Historiquement, il est de tradition au PQ de parler de l’indépendance quand les militants sont démobilisés et qu’il faut regarnir les coffres du parti, mais lorsque l’élection arrive, on trouve bien des astuces pour glisser sous le tapis la question nationale. Si le nouveau chef est soucieux de la cohérence, il devrait au moins s’engager à préparer un plan d’action indépendantiste expliquant aux citoyens ce que le Québec indépendant fera des nouveaux champs de compétence qu’il devra exercer comme pays. À la prochaine élection, il devrait proposer un programme de pays et non pas un programme de gestion provinciale.

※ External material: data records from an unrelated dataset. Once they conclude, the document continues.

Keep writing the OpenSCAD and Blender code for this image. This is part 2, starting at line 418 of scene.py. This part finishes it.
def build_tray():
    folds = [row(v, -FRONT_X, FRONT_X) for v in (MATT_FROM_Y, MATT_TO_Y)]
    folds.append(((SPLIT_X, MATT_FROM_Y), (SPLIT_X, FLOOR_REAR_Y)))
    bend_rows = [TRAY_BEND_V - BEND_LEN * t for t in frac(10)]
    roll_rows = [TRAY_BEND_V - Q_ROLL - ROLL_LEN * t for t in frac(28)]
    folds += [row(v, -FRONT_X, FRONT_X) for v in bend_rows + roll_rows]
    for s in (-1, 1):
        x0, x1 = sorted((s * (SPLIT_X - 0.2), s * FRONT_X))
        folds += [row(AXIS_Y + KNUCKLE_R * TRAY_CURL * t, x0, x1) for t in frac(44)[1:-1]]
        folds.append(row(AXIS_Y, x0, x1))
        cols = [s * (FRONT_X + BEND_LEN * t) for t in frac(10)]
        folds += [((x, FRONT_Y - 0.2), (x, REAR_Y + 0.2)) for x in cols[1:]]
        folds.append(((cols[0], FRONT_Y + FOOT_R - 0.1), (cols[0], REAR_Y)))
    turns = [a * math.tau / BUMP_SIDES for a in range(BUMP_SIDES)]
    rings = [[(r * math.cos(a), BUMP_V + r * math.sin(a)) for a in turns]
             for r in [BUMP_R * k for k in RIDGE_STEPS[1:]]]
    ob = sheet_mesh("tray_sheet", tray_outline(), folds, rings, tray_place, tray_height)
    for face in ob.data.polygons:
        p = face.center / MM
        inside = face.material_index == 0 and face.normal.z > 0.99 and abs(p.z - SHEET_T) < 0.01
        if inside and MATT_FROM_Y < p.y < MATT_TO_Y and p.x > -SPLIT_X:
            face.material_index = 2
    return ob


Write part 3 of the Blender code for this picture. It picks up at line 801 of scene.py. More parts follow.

Mais on n’est pas au bout de nos illusions, car, après tout, pour tenir un référendum, il faut gagner l’élection et, pour y arriver, on nous expliquera encore une fois qu’il faut mettre de l’eau dans son vin pour rassembler le maximum d’électeurs nationalistes.

Quant au titre du livre, Rebâtir le camp du OUI, ce thème est peu développé et plutôt nébuleux puisqu’il repose sur la formation d’un gouvernement d’union nationale réunissant des élus du PQ, de QS et de la CAQ. Il faut bien rêver un peu… Quoiqu’il en soit, le nouveau chef du Parti québécois n’aura pas les coudées franches pour mettre en œuvre son beau programme. Il devra obtenir la coopération des instances de son parti qui sont profondément imprégnées de l’esprit de procrastination et qui risquent de le ramener dans les ornières de l’électoralisme.